The Greenland ice sheet is poised for another record melt this year, and is approaching a "tipping point" into a new and more dangerous melt regime in which the summer melt area covers the entire land mass, according to new findings from polar researchers.
The ice sheet is the focus of scientific research because its fate has huge implications for global sea levels, which are already rising as ice sheets melt and the ocean warms, exposing coastal locations to greater damage from storm surge-related flooding.
Trend in the reflectivity of high elevation ice in Greenland, showing the record low as of June 26, 2012. Credit: Meltfactor.org.
Greenland's ice has been melting faster than many scientists expected just a decade ago, spurred by warming sea and land temperatures, changing weather patterns, and other factors. Until now, though, most of the focus has been on ice sheet dynamics – how quickly Greenland's glaciers are flowing into the sea. But the new research raises a different basis for concern.
The new findings show that the reflectivity of the Greenland ice sheet, particularly the high-elevation areas where snow typically accumulates year-round, have reached a record low since records began in 2000. This indicates that the ice sheet is absorbing more energy than normal, potentially leading to another record melt year – just two years after the 2010 record melt season.
“In this condition, the ice sheet will continue to absorb more solar energy in a self-reinforcing feedback loop that amplifies the effect of warming,” wrote Ohio State polar researcher Jason Box on the meltfactor.org blog. Greenland is the world's largest island, and it holds 680,000 cubic miles of ice. If all of this ice were to melt – which, luckily won't happen anytime soon – the oceans would rise by more than 20 feet.
In a new study, Box and a team of researchers describe the decline in ice sheet reflectivity and the reasons behind it, noting that if current trends continue, the area of ice that melts during the summer season is likely to expand to cover all of Greenland for the first time in the observational record, rather than just the lower elevations at the edges of the continent, as is the case today. The study has been accept for publication in the open access journal The Cryosphere.
Satellite data of Greenland reflectivity June 1-22, 2012 versus the same periods in previous Junes back to 2000. The blue colors indicate a decrease in reflectivity compared to previous Junes. Credit: NASA/Meltfactor.org.
The high reflectivity of snow is what has kept Greenland so cold by redirecting incoming heat from the sun back out toward space. But with several factors combining to increase temperatures in Greenland and reduce the reflectivity of the snow and ice cover, the ice sheet is becoming less efficient at reflecting that heat energy, and as a consequence melt seasons are becoming more severe.
Freshly fallen snow reflects up to 84 per cent of incoming sunlight, but during the warm season the reflectivity declines as the ice grains within the snowpack change shape and size. In addition, once snow cover melts completely it often reveals underlying ice that has been darkened by dust and other particles, whose surface absorbs more solar energy, promoting heating.

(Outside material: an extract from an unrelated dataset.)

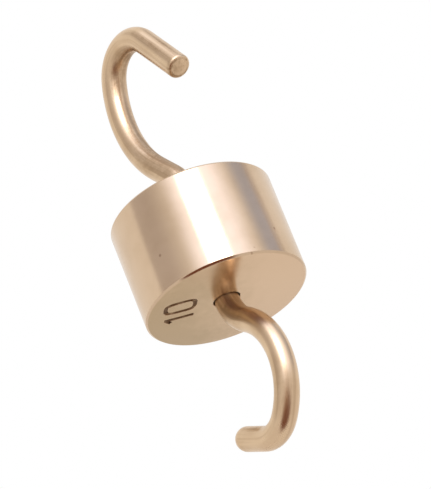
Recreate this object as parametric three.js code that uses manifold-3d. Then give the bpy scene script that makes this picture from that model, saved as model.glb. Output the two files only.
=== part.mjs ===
// Hooked laboratory weight: a solid turned brass cylinder with a bent wire hook screwed into
// each end face. The large hook hangs the weight up, and the small hook below carries the next one.
//
// Millimetres, +Z up. The origin is the seat: the point on the body's axis, at the height of the
// inside of the large hook's crown, where the weight hangs. Both hooks lie in the X-Z plane.

import * as THREE from "three";
import { mergeVertices } from "three/addons/utils/BufferGeometryUtils.js";
import Module from "manifold-3d";

// ---- driving dimensions -------------------------------------------------------------------

// Turned body
const bodyDiameter = 12.75;
const bodyHeight = 8.24;
const edgeChamfer = 0.16;

// Hook wire and the blind holes that hold its ends
const wireDiameter = 1.93;
const holeClearance = 0.085;
const holeDepth = 3.0;
const holeBevel = 0.06;
const shankEndGap = 0.3;

// Large hook, from the top face outwards: straight lengths and bends, in the order they are made.
// A bend's turn is in degrees: positive leans the wire towards +X, negative towards -X.
const upperRise = 2.05;
const upperLeanRadius = 1.7;
const upperLeanTurn = -37.7;
const upperFlank = 2.27;
const upperBackRadius = 8.36;
const upperBackTurn = 62.2;
const upperCrownRadius = 2.86;
const upperCrownTurn = 123.9;
const upperTip = 4.92;

// Small hook, whose first bend starts at the bottom face
const lowerLeanRadius = 3.3;
const lowerLeanTurn = 51.1;
const lowerBackRadius = 5.32;
const lowerBackTurn = -105.2;
const lowerCrownRadius = 2.51;
const lowerCrownTurn = -67.6;
const lowerTip = 2.14;

// Mass figure punched in the bottom face, near the rim
const numeralHeight = 2.7;
const noughtWidth = 1.72;
const flagReach = 0.5;
const flagSlope = 1.1;
const numeralStroke = 0.38;
const numeralDepth = 0.12;
const numeralPitch = 1.61;
const numeralRimMargin = 1.115;
const numeralBearing = -116.5;

// Fineness of the faceted surfaces
const bodySegments = 96;
const wireSides = 20;
const stepLength = 0.36;
const ovalPoints = 24;
const noseShare = 0.995;
const crownSamples = 2000;
const mergeTolerance = 1e-4;

// ---- sizes that follow --------------------------------------------------------------------

const bodyRadius = bodyDiameter / 2;
const wireRadius = wireDiameter / 2;
const holeRadius = wireRadius + holeClearance;
const shankDepth = holeDepth - shankEndGap;
const numeralRadius = bodyRadius - edgeChamfer - numeralRimMargin - numeralHeight / 2;

// ---- materials ----------------------------------------------------------------------------

const turnedBrass = new THREE.MeshStandardMaterial({
  name: "turned_brass",
  color: 0xd2b48c,
  roughness: 0.28,
  metalness: 1.0,
});
const wireBrass = new THREE.MeshStandardMaterial({
  name: "wire_brass",
  color: 0xcaa97c,
  roughness: 0.35,
  metalness: 1.0,
});

// ---- solid booleans -----------------------------------------------------------------------

const wasm = await Module();
wasm.setup();

function toSolid(geometry) {
  const bare = geometry.clone();
  bare.deleteAttribute("normal");
  bare.deleteAttribute("uv");
  const merged = mergeVertices(bare, mergeTolerance);
  const solidMesh = new wasm.Mesh({
    numProp: 3,
    vertProperties: new Float32Array(merged.attributes.position.array),
    triVerts: new Uint32Array(merged.index.array),
  });
  return new wasm.Manifold(solidMesh);
}

function toGeometry(solid) {
  const result = solid.getMesh();
  const geometry = new THREE.BufferGeometry();
  geometry.setAttribute("position", new THREE.BufferAttribute(result.vertProperties, 3));
  geometry.setIndex(new THREE.BufferAttribute(result.triVerts, 1));
  geometry.computeVertexNormals();
  return geometry;
}

// ---- hook wire ----------------------------------------------------------------------------

// A wire bent in the X-Z plane. It starts at (0, 0, start) heading up, and each step of the route
// is a straight { length } or a { radius, turn } bend.
class BentWire extends THREE.Curve {
  constructor(start, route) {
    super();
    this.pieces = [];
    let point = new THREE.Vector2(0, start);
    let heading = 0;
    for (const step of route) {
      const turn = THREE.MathUtils.degToRad(step.turn ?? 0);
      const length = step.length ?? step.radius * Math.abs(turn);
      const piece = { point, heading, length, curvature: turn / length };
      this.pieces.push(piece);
      point = BentWire.along(piece, length);
      heading += turn;
    }
    this.length = this.pieces.reduce((sum, piece) => sum + piece.length, 0);
  }

  // The point a distance s along one piece: x across, y up.
  static along({ point, heading, curvature }, s) {
    if (curvature === 0) {
      return new THREE.Vector2(point.x + s * Math.sin(heading), point.y + s * Math.cos(heading));
    }
    const end = heading + curvature * s;
    return new THREE.Vector2(
      point.x + (Math.cos(heading) - Math.cos(end)) / curvature,
      point.y + (Math.sin(end) - Math.sin(heading)) / curvature,
    );
  }

  getPoint(t, target = new THREE.Vector3()) {
    let rest = t * this.length;
    let index = 0;
    while (index < this.pieces.length - 1 && rest > this.pieces[index].length) {
      rest -= this.pieces[index].length;
      index += 1;
    }
    const place = BentWire.along(this.pieces[index], rest);
    return target.set(place.x, 0, place.y);
  }

  // Height of the highest point of the centreline.
  crownHeight() {
    const heights = this.getSpacedPoints(crownSamples).map((point) => point.z);
    return Math.max(...heights);
  }
}

function wireGeometry(wire) {
  const section = new THREE.Shape();
  for (let i = 0; i < wireSides; i += 1) {
    const angle = (2 * Math.PI * i) / wireSides;
    const x = wireRadius * Math.cos(angle);
    const y = wireRadius * Math.sin(angle);
    if (i === 0) section.moveTo(x, y);
    else section.lineTo(x, y);
  }
  section.closePath();
  return new THREE.ExtrudeGeometry(section, {
    steps: Math.round(wire.length / stepLength),
    extrudePath: wire,
    bevelEnabled: false,
  });
}

// A round nose on the free end of the small hook, as a ball let into the wire's end. The ball is
// a hair smaller than the wire, so that it stays within the wire's flat sides.
function roundedWireGeometry(wire) {
  const nose = new THREE.SphereGeometry(wireRadius * noseShare, wireSides, wireSides / 2);
  const end = wire.getPoint(1);
  nose.translate(end.x, end.y, end.z);
  return toGeometry(toSolid(wireGeometry(wire)).add(toSolid(nose)));
}

const upperWire = new BentWire(-shankDepth, [
  { length: shankDepth + upperRise },
  { radius: upperLeanRadius, turn: upperLeanTurn },
  { length: upperFlank },
  { radius: upperBackRadius, turn: upperBackTurn },
  { radius: upperCrownRadius, turn: upperCrownTurn },
  { length: upperTip },
]);

const lowerWire = new BentWire(-shankDepth, [
  { length: shankDepth },
  { radius: lowerLeanRadius, turn: lowerLeanTurn },
  { radius: lowerBackRadius, turn: lowerBackTurn },
  { radius: lowerCrownRadius, turn: lowerCrownTurn },
  { length: lowerTip },
]);

// ---- turned body --------------------------------------------------------------------------

// Half section from the bottom hole's floor, round the outside, to the top hole's floor.
// The body stands on z = 0.
function bodyBlank() {
  const rimRadius = holeRadius + holeBevel;
  const profile = [
    new THREE.Vector2(0, holeDepth),
    new THREE.Vector2(holeRadius, holeDepth),
    new THREE.Vector2(holeRadius, holeBevel),
    new THREE.Vector2(rimRadius, 0),
    new THREE.Vector2(bodyRadius - edgeChamfer, 0),
    new THREE.Vector2(bodyRadius, edgeChamfer),
    new THREE.Vector2(bodyRadius, bodyHeight - edgeChamfer),
    new THREE.Vector2(bodyRadius - edgeChamfer, bodyHeight),
    new THREE.Vector2(rimRadius, bodyHeight),
    new THREE.Vector2(holeRadius, bodyHeight - holeBevel),
    new THREE.Vector2(holeRadius, bodyHeight - holeDepth),
    new THREE.Vector2(0, bodyHeight - holeDepth),
  ];
  const blank = new THREE.LatheGeometry(profile, bodySegments);
  blank.rotateX(Math.PI / 2);
  return blank;
}

// The numeral one: an upright stroke with a short flag at its top left.
function figureOne() {
  const top = numeralHeight / 2;
  const half = numeralStroke / 2;
  const flagDrop = flagReach * flagSlope;
  const shape = new THREE.Shape();
  shape.moveTo(-half, -top);
  shape.lineTo(half, -top);
  shape.lineTo(half, top);
  shape.lineTo(-half, top);
  shape.lineTo(-half - flagReach, top - flagDrop);
  shape.lineTo(-half - flagReach, top - flagDrop - numeralStroke);
  shape.lineTo(-half, top - numeralStroke);
  shape.closePath();
  return shape;
}

// The numeral nought: an upright oval ring.
function figureNought() {
  const shape = new THREE.Shape();
  shape.absellipse(0, 0, noughtWidth / 2, numeralHeight / 2, 0, 2 * Math.PI);
  const inside = new THREE.Path();
  const across = noughtWidth / 2 - numeralStroke;
  const up = numeralHeight / 2 - numeralStroke;
  inside.absellipse(0, 0, across, up, 0, 2 * Math.PI);
  shape.holes.push(inside);
  return shape;
}

// A cutter for one figure, as read from below with its top towards the rim.
function numeralCutter(shape, across) {
  const cutter = new THREE.ExtrudeGeometry(shape, {
    depth: 2 * numeralDepth,
    bevelEnabled: false,
    curveSegments: ovalPoints,
  });
  cutter.translate(across, 0, -numeralDepth);
  cutter.rotateY(Math.PI);
  cutter.translate(0, numeralRadius, 0);
  cutter.rotateZ(THREE.MathUtils.degToRad(numeralBearing - 90));
  return toSolid(cutter);
}

function bodyGeometry() {
  const stamped = toSolid(bodyBlank())
    .subtract(numeralCutter(figureOne(), -numeralPitch / 2))
    .subtract(numeralCutter(figureNought(), numeralPitch / 2));
  return toGeometry(stamped);
}

// ---- assembly -----------------------------------------------------------------------------

const body = new THREE.Mesh(bodyGeometry(), turnedBrass);
body.name = "weight_body";

const upperHook = new THREE.Mesh(wireGeometry(upperWire), wireBrass.clone());
upperHook.name = "upper_hook";
upperHook.position.z = bodyHeight;

// The small hook is made heading up, then turned over about X to head down from the bottom face.
const lowerHook = new THREE.Mesh(roundedWireGeometry(lowerWire), wireBrass.clone());
lowerHook.name = "lower_hook";
lowerHook.rotation.x = Math.PI;

const hookedWeight = new THREE.Group();
hookedWeight.name = "hooked_weight";
hookedWeight.position.z = -(bodyHeight + upperWire.crownHeight() - wireRadius);
hookedWeight.add(body, upperHook, lowerHook);

export default hookedWeight;
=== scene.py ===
# %% [markdown]
# # A hooked laboratory weight
#
# The real object is three pieces of brass: a solid cylinder turned on a lathe, and two hooks bent
# from round wire, one let into a blind hole in each end face. The large hook hangs the weight up,
# and the small hook below carries the next weight of the set.
#
# The measured CAD model comes in first, as a frame that never moves. Every piece below is modelled
# in that frame, in metres, so nothing has to be fitted afterwards.

# %% Load the frame
import math

import bmesh
import bpy
import numpy as np
from mathutils import Matrix, Vector


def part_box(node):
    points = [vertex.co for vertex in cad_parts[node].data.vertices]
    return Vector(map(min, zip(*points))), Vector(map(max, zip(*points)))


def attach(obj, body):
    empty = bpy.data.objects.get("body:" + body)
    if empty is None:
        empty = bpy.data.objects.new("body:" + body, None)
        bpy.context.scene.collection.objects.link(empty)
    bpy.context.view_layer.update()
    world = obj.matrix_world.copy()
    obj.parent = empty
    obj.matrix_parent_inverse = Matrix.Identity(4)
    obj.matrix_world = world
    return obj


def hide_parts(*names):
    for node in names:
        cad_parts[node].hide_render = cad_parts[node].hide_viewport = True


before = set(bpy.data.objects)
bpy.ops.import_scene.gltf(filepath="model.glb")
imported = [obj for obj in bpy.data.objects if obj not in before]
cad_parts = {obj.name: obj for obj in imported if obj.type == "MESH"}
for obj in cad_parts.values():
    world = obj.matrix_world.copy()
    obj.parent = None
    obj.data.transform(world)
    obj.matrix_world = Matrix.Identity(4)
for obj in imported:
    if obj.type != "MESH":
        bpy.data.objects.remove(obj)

bpy.context.view_layer.update()

# %% [markdown]
# ## Sizes
#
# The places come from the frame: the body's box gives its radius, its two end faces and its
# middle. The sizes that a box can't show, such as the wire's bends, repeat the design's own values.
# They are written in millimetres, as on a drawing, and multiplied by `MM` to reach metres.

# %% Sizes
MM = 0.001

body_low, body_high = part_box("weight_body")
body_radius = (body_high.x - body_low.x) / 2
body_middle = (body_low + body_high) / 2
top_face = body_high.z
bottom_face = body_low.z

edge_chamfer = 0.16 * MM
wire_radius = 1.93 / 2 * MM
hole_clearance = 0.085 * MM
hole_radius = wire_radius + hole_clearance
hole_depth = 3.0 * MM
hole_bevel = 0.06 * MM
shank_end_gap = 0.3 * MM
shank_depth = hole_depth - shank_end_gap

print("body radius %.3f mm, height %.3f mm" % (body_radius / MM, (top_face - bottom_face) / MM))

# %% [markdown]
# ## Camera
#
# The camera looks up at the weight from below its bottom face, with a long lens, so that the
# punched face, the polished side and both hooks all show. A direction is easiest to say as an
# azimuth round the weight and an elevation above the horizon. The camera is aimed a little off the
# body's middle, which frames both hooks without any lens shift.

# %% Camera
camera_azimuth = 48.0
camera_elevation = -26.7
camera_roll = 22.04
camera_lens = 381.4
camera_distance = 60.84 * body_radius
aim_right = 0.0824 * body_radius
aim_up = 0.1111 * body_radius


def direction(azimuth, elevation):
    """The unit vector from the weight towards an azimuth and elevation in degrees."""
    across = math.radians(azimuth)
    above = math.radians(elevation)
    return Vector((
        math.sin(across) * math.cos(above),
        -math.cos(across) * math.cos(above),
        math.sin(above),
    ))


towards_camera = direction(camera_azimuth, camera_elevation)
level = (-towards_camera).to_track_quat("-Z", "Y").to_matrix()
camera_turn = level @ Matrix.Rotation(math.radians(-camera_roll), 3, "Z")
camera_right = camera_turn.col[0]
camera_up = camera_turn.col[1]
aim = body_middle + aim_right * camera_right + aim_up * camera_up

bpy.ops.object.camera_add(location=aim + camera_distance * towards_camera)
camera = bpy.context.object
camera.name = "camera"
camera.rotation_euler = camera_turn.to_euler()
camera.data.lens = camera_lens
camera.data.clip_start = 0.05
camera.data.clip_end = 50.0
bpy.context.scene.camera = camera
print("camera at", [round(x, 4) for x in camera.location])

# %% [markdown]
# ## Shader arithmetic
#
# A finish is worked out from numbers read off the surface: where a point is, how far it faces up,
# how a noise varies there. `Reading` wraps one node socket and overloads the arithmetic signs, so
# that `1 - mask` or `height * 0.2` adds the Math node that it says. `NodeSheet` has a single method
# for adding any node: its type, then its settings, then what its sockets hold. `Finish` is the
# sheet of one material.

# %% Shader arithmetic
class Reading:
    """One value on a surface, as a node's output. Arithmetic on it adds Math nodes."""

    def __init__(self, finish, socket):
        self.finish = finish
        self.socket = socket

    def __add__(self, other):
        return self.finish.maths("ADD", self, other)

    def __sub__(self, other):
        return self.finish.maths("SUBTRACT", self, other)

    def __mul__(self, other):
        return self.finish.maths("MULTIPLY", self, other)

    def __rsub__(self, other):
        return self.finish.maths("SUBTRACT", other, self)

    __radd__ = __add__
    __rmul__ = __mul__

    def part(self, letter):
        """The X, Y or Z of a vector reading."""
        split = self.finish.node("ShaderNodeSeparateXYZ", {}, {"Vector": self})
        return Reading(self.finish, split.socket.node.outputs[letter])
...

Box's research has shown that the change in the reflectivity of the Greenland ice sheet during the 12 summers between 2000 and 2011 allowed the ice sheet to absorb an extra 172 "quintillion joules" of energy, nearly twice the amount of energy consumed in the US in 2009. This extra energy has gone into raising the temperature of the snow and ice cover during summer.
“If the area of the Greenland Ice Sheet experiencing net melt expands to eclipse the accumulation zone of the ice sheet, the ice sheet will, by definition, be tipped into a state of inevitable decline,” said William Colgan, a research associate at the Cooperative Institute for Research in Environmental Sciences (CIRES) who did not participate in the new research.
In an interview shortly before leaving for a Greenland research expedition, Box said the new findings reveal that the normally snowy, windswept higher-elevation areas of Greenland are rapidly transitioning to melt during the summer in a similar manner to the lower reaches of the ice sheet.
“It appears that we’re about to cross a threshold in summer . . . you might even call it a tipping point as we go into a net energy absorption” of the higher elevations, Box said. “Then we’ll see the melt area expanding abruptly and potentially covering the entire ice sheet in summer for the first time in observations.”
Box said the shift may take another decade or so, provided that current trends continue. “We’re right on the threshold.”
Colgan said it’s difficult to make predictions based on the reflectivity record, but it would be significant if 2012 becomes another record melt year.
“The frequency with which Greenland record melt years are being established is exceptional, and certainly supports the notion that the Arctic climate is warming, and moving away from an equilibrium climate state in which extreme or record events are relatively rare,” Colgan said in an email conversation.